The Transfiguration is also the moment of coming down the mountain when we don’t feel ready to. It is about living what we have
experienced and living differently because of it.
I often see this dynamic at work when I make a retreat or accompany others on a retreat. A person making a retreat leaves day-to-day life to go to a retreat centre –
a kind of mountain experience where one can be alone, away from the usual demands of life and able to give their full focus to being present to God.
The journey of prayer can have many ups and downs. Often though, there
comes a time in the retreat when the person has a significant encounter with God which fills them with joy, peace or a new and liberating perspective. But then the time comes to leave the retreat centre and go home, and there can be a strong reluctance to go back to the ordinary demands of life and a wish to pitch camp and stay with this moment of grace and gift.

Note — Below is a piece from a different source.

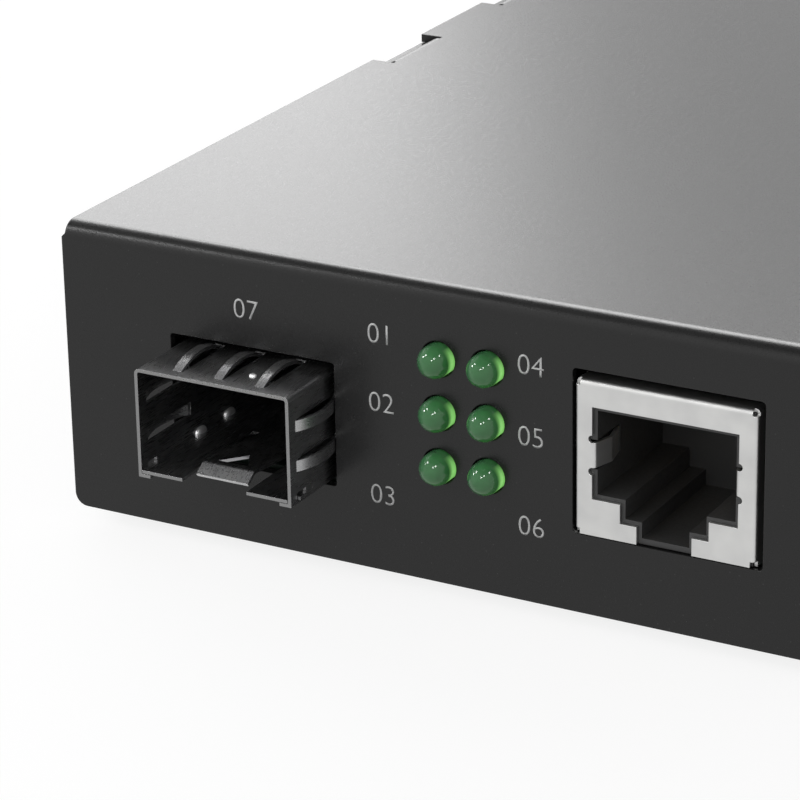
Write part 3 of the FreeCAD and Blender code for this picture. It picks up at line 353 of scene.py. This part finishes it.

The grace of that deep experience must be lived out in the valleys of daily life, the fetching and carrying of children, work demands, load shedding and family or community life.
An encounter with God is never just meant for us. It always has implications for how we continue to live after the experience.
As we hold the tension between the glory we have tasted and the everyday struggles of life, we live into the mystery that this week’s journey has been inviting us into and become a vessel for God’s light to shine through.
How this week have you noticed the promise and tastes of God’s glory in your life's ordinary and sometimes messy experiences?
What do you need from
God to live into the promises of your own encounters with God?